Our laborer, lonely, bored, and unemployed, tells the vendor that he has no girlfriend or wife, which is true in the moment, if not in a larger sense. This is the answer the vendor is looking for.


"We have something to take care of that," says the vendor, changing tone, confiding, offering a helping hand, suddenly playing the pimp or prostitute. And, for a small amount of his buried cash, our laborer can buy a little company to pass the time.


The women the laborer can afford are generally washed-up, often eastern European, missing teeth, dressed in secondhand clothes. They come into the neighborhood when ordered, and do their work day and night, according to the demand.


This is the set-up, anyway. The real story, the arc, the shame, the outside lives, remain obscure for those not in the trade. Ruthie and I are not in the trade, so we only know what we are told, and we have no strong feelings about it until our neighbor, lonely and a bit drunk, misunderstands our purpose in the neighborhood and invites us in.

Tuesday, January 4, 2011

Christmas Newsletter

Below is a copy of our Christmas Newsletter, in case anyone isn't on our mailing list:

Two months ago, we stood outside of our apartment looking at the broken glass on our porch, wondering if we should move. We hadn't been living in the apartment due to mold problems, and word had spread through the neighborhood, resulting in a break-in.

We were at the apartment to assess the damage, and as we stood outside waiting for management to change the locks, a group of kids from the afterschool program gathered to encourage us and see if they could help.

"I'ma figure out who did it," Junior told us.

"Should we try to raise money to fix it?" Betzabe asked.

"I can't believe they did this to you," Vanessa said.

As the kids reacted to the event, and as we discussed our next steps, we realized that living in this neighborhood sends a message. No one could blame us for moving out, with mold problems, safety concerns, and now a break-in that resulted in the loss of over $5,000 worth of personal property.

However, in the weeks after the break-in, we made the decision that sharing the hardships of the people we work with is central to following Jesus' example.

Now, a few weeks before Christmas, we are back in the neighborhood, and the Church has rallied around us, contributing financially, working alongside us, and praying for us.

We are busier than we have ever been. We have been able to run two yard sales where we got much-needed clothes and goods into the neighborhood, we enjoyed a huge Christmas party where over 40 kids received gifts, and we have the privilege of feeding, teaching, and mentoring over 30 kids several days a week.
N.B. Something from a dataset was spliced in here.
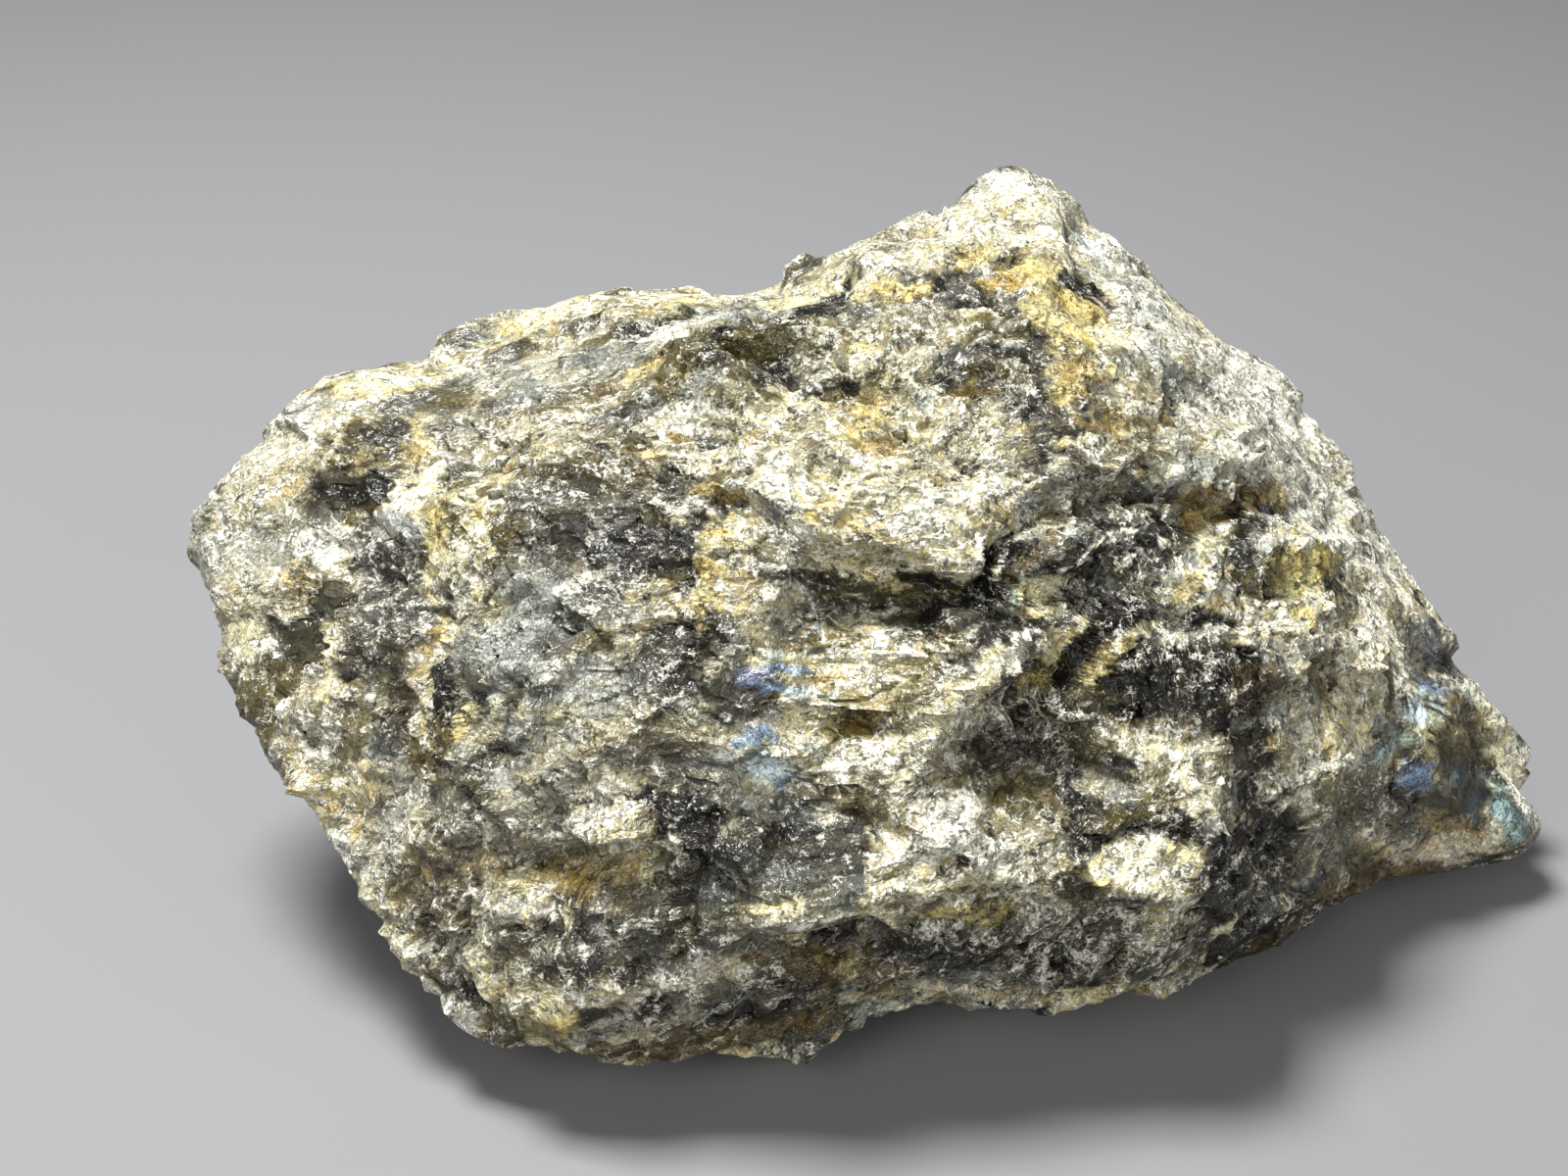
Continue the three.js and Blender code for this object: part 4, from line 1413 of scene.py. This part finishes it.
def make_floor():
    """A plain pale floor that reaches far behind the stone."""
    bpy.ops.mesh.primitive_plane_add(size=FLOOR_SIZE)
    floor = bpy.context.object
    floor.name = "floor"
    material = bpy.data.materials.new("floor")
    material.use_nodes = True
    shader = material.node_tree.nodes["Principled BSDF"]
    shader.inputs["Base Color"].default_value = FLOOR_COLOUR
    shader.inputs["Roughness"].default_value = 0.8
    floor.data.materials.append(material)


def aim(thing, place, target):
    """Stands thing at place, in metres, and turns its -Z axis to the target."""
    thing.location = place
    thing.rotation_euler = (Vector(target) - Vector(place)).to_track_quat("-Z", "Y").to_euler()


def make_light(name, place, width, watts):
    light = bpy.data.lights.new(name, "AREA")
    light.size = width
    light.energy = watts
    lamp = bpy.data.objects.new(name, light)
    bpy.context.scene.collection.objects.link(lamp)
    aim(lamp, place, LIT_POINT)


def make_lights():
    """A strong soft light above the stone, and two broad weak ones in front to fill the shadows."""
    for light in LIGHTS:
        make_light(*light)
    world = bpy.data.worlds.new("studio")
    world.use_nodes = True
    sky = world.node_tree.nodes["Background"]
    sky.inputs["Color"].default_value = SKY_COLOUR
    sky.inputs["Strength"].default_value = SKY_STRENGTH
    bpy.context.scene.world = world


def make_camera():
    """Looks square onto the broad face."""
    camera = bpy.data.objects.new("camera", bpy.data.cameras.new("camera"))
    camera.data.sensor_width = FILM_WIDTH
    camera.data.lens = FILM_WIDTH * PICTURE_SCALE * VIEW_DISTANCE / PICTURE[0]
    camera.data.clip_start = 0.01
    bpy.context.scene.collection.objects.link(camera)
    aim(camera, metres(from_face((*AIM, VIEW_DISTANCE))), metres(from_face((*AIM, 0))))
    bpy.context.scene.camera = camera


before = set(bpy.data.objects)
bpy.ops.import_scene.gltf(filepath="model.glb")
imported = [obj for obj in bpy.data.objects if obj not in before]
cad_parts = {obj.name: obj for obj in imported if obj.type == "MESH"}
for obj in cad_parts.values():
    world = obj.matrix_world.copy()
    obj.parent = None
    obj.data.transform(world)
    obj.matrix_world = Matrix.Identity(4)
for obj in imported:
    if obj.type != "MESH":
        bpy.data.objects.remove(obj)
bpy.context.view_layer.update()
make_stone()
make_floor()
make_lights()
make_camera()
bpy.context.scene.view_settings.view_transform = "Standard"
In the middle of all the demands of the holiday, it is important to remember that Christmas is about a God who "became flesh and dwelt among us." We have had opportunities to discuss, reflect on, and live out this truth during this season. In all its pain and glory, this truth is changing our lives and the lives we connect with.

We at Refugee Arts are so thankful that we have been put in a place where we can follow Jesus' example of moving into the neighborhood and living out God's love. To all our financial supporters, volunteers, and prayer warriors, we extend our heartfelt thanks. You have helped to make Christmas come alive in this neighborhood.